The phone also includes a basic calculator, countdown timer, and a stopwatch, which has two settings: “Split timing” and “Lap timing”. Both allow users to save and name their times. It also features an integrated message counter, which tracks the number of messages sent and received. Another application, called the GPRS data counter, displays the data received and sent during each session, as well as the total for all sessions combined. The GPRS connection timer registers the duration of each session. The phone also supports speed dials; up to nine numbers can be assigned for speed dialing.

===Collection folder===
Users can download new applications (through WAP), which are stored in a folder named “Collections”. However, Nokia included three applications. “World Clock II” allows users to view time zones across the world; graphical user interface highlights the current time zone in yellow and allows users to navigate left or right across the world, showing the city at the centre of the time zone. “Converter II” is an application for converting units such as currencies, grams, pounds, and more. Through the “Options” menu, users can customise conversions to suit their needs—especially useful when currency values fluctuate. The final application is a translation tool, “Translator”. For example, if a search query is “help”, the application will show five translations: English, French, German, Spanish, and Italian. The phone is limited to 2 MB of applications, regardless of the size of the Multimedia Card or internal memory.

===Bugs===
A few bugs have been reported with this phone:

- When using a Bluetooth audio device together with voice tags, the ringing tone is always ascending, even when ascending is not selected. The only temporary solution is to reset the phone, although the issue reappears when Bluetooth and voice tags are used again. This bug is still present in the latest firmware.
- Sometimes, the display lights up for a few seconds and then goes dark again. This occurs when the battery depletes by one “bar”, which may be seen as counterproductive, as the illumination increases battery drain. This behaviour was intended as an early warning for low battery.
- Occasionally, for no apparent reason, an image or video clip is duplicated.
- In the music player, when selecting an entry in the playlist at a position higher than 255, the player exhibits a wrap-around bug and plays the entry 255 positions earlier than the one selected. For example, if entry 260 is selected, entry 5 will be played; if entry 300 is selected, entry 45 will be played. This is caused by the music player using an unsigned 8-bit integer to store the selected track. This bug is present on the 6230, 6230i, and early versions of the 6233. The workaround is to use the playlist to identify the entry number, then return to the currently playing entry and manually enter the desired number (jump to).
- On newer firmware versions of the 6230i, the camera is unable to process images larger than 786 KB. This occurs when taking pictures at top quality settings in 1280×1024 mode of scenes with fine detail, such as tree foliage.
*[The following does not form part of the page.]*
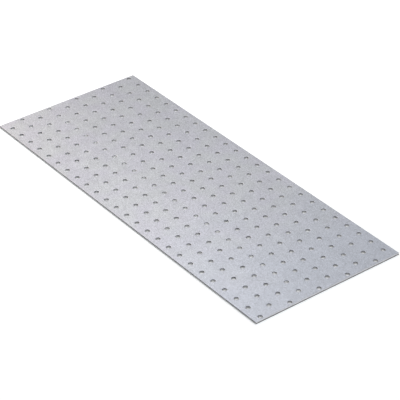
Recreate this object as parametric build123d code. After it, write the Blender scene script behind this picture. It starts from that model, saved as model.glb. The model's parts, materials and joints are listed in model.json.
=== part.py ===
from build123d import *
import os

# Perforated nail plate: one flat sheet of zinc-coated steel, laid over a timber joint and nailed
# down through its staggered rows of round holes. Lengths are in millimetres.
# Frame: the origin is on the underside, in the middle of the plate. +X runs along the plate and
# along its rows of holes, +Y across them, and +Z up, out of the side that the punch entered.

# Driving dimensions
PITCH = 20.0  # from hole to hole along a row, and from one row to the next
HOLES_PER_ROW = 25
ROWS = 10
HOLE_RADIUS = 2.5
THICKNESS = 2.5

# Marks of the tools. The punch draws the rim of a hole down before it shears, and the slug breaks
# out of the underside a little wider than the punch. The guillotine rounds the outline's top edge.
HOLE_ROLLOVER = 0.25
HOLE_BREAKOUT = 0.1
OUTLINE_ROLLOVER = 0.2

# Worked out: each hole has one pitch of sheet in both directions, and neighbouring rows are moved
# half a pitch against each other, so a row ends a quarter of a pitch nearer to one end.
LENGTH = HOLES_PER_ROW * PITCH
WIDTH = ROWS * PITCH
STAGGER = PITCH / 2


def blank_with_holes():
    """The sheet's outline, less two interleaved grids that hold every second row each."""
    with BuildSketch() as outline:
        Rectangle(LENGTH, WIDTH)
        with Locations((-STAGGER / 2, PITCH / 2), (STAGGER / 2, -PITCH / 2)):
            with GridLocations(PITCH, 2 * PITCH, HOLES_PER_ROW, ROWS // 2):
                Circle(HOLE_RADIUS, mode=Mode.SUBTRACT)
    return outline.sketch


def perforated_plate():
    """The punched and cut sheet. A hole's drawn rim and its wider lower mouth are short cones."""
    with BuildPart() as plate:
        add(blank_with_holes())
        extrude(amount=THICKNESS)
        top = plate.faces().sort_by(Axis.Z)[-1]
        underside = plate.faces().sort_by(Axis.Z)[0]
        top_rims = top.edges().filter_by(GeomType.CIRCLE)
        lower_rims = underside.edges().filter_by(GeomType.CIRCLE)
        chamfer(top_rims, HOLE_ROLLOVER)
        chamfer(lower_rims, HOLE_BREAKOUT)
        top_outline = plate.faces().sort_by(Axis.Z)[-1].edges().filter_by(GeomType.LINE)
        fillet(top_outline, OUTLINE_ROLLOVER)
    return plate.part


def main():
    os.makedirs("parts", exist_ok=True)
    part = perforated_plate()
    part.label = "perforated_plate"
    export_step(part, "parts/perforated_plate.step")
    print("size", part.bounding_box().size, "volume", round(part.volume, 1), "valid", part.is_valid)


main()
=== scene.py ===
import json
import math

import bpy
import numpy as np
from mathutils import Matrix, Vector


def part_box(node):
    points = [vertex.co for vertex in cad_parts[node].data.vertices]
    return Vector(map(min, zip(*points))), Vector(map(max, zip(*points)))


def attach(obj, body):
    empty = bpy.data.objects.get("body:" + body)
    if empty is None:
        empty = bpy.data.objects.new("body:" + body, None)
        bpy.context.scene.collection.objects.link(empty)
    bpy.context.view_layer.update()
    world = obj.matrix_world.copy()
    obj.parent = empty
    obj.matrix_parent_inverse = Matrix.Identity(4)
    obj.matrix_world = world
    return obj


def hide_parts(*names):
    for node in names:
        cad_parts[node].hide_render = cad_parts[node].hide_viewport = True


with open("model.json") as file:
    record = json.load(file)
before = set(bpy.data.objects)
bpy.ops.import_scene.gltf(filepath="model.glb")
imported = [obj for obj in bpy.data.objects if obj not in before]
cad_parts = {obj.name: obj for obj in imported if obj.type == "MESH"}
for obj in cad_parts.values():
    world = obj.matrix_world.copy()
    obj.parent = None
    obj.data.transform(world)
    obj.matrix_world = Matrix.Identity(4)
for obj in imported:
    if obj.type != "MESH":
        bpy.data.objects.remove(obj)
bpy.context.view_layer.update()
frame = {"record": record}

# A perforated nail plate of zinc-coated sheet steel. Positions are in metres in the part's frame:
# +X along the plate and its rows of holes, +Y across them, +Z up, out of the punched side.

MM = 0.001
NODE = "perforated_plate"
HOLES_PER_ROW = 25
ROWS = 10

LOW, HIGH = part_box(NODE)
CENTRE = (LOW + HIGH) / 2
HALF_LENGTH = (HIGH.x - LOW.x) / 2
HALF_WIDTH = (HIGH.y - LOW.y) / 2
TOP = HIGH.z
SHEET = (HIGH.z - LOW.z) / MM  # the sheet's thickness, in mm
PITCH = 2 * HALF_LENGTH / HOLES_PER_ROW
PATTERNS = [m for m in frame["record"]["mounts"] if m["kind"] == "bolt_pattern"]
HOLE_RADIUS = PATTERNS[0]["dims"]["hole_r_mm"] * MM

# ---------------------------------------------------------------------------------------------
# The sheet's mesh
# ---------------------------------------------------------------------------------------------

SEED = 20
SEGMENTS = 32  # round each hole

# Each hole has its own cell of both faces. The cells' borders lie on a lattice over the plate.
CELL_STEP = PITCH / 4
CELL_REACH = 2  # steps from a hole's centre to its cell's border
COLUMNS = round(2 * HALF_LENGTH / CELL_STEP)
LINES = round(2 * HALF_WIDTH / CELL_STEP)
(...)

Users may receive a message like “Unable to save”, as the image processor lacks sufficient memory to compress the JPEG file from the sensor data.
- While the 6230i can use a 4 GB MMC card (if formatted with FAT16), it fails to enter mass storage mode when such a card is present.
- On older versions of the BL-5C battery, internal chemicals could leak or react during prolonged charging. Although rare, Nokia offered a free replacement.
- When the phone is left on for extended periods, the ringer volume is set to low, regardless of the user’s settings.

==Reception==
British review site S21 gave the phone 3 stars out of 5. It stated that the phone is highly recommended and a "significant improvement" over the Nokia 6220, but criticised its poor quality screen.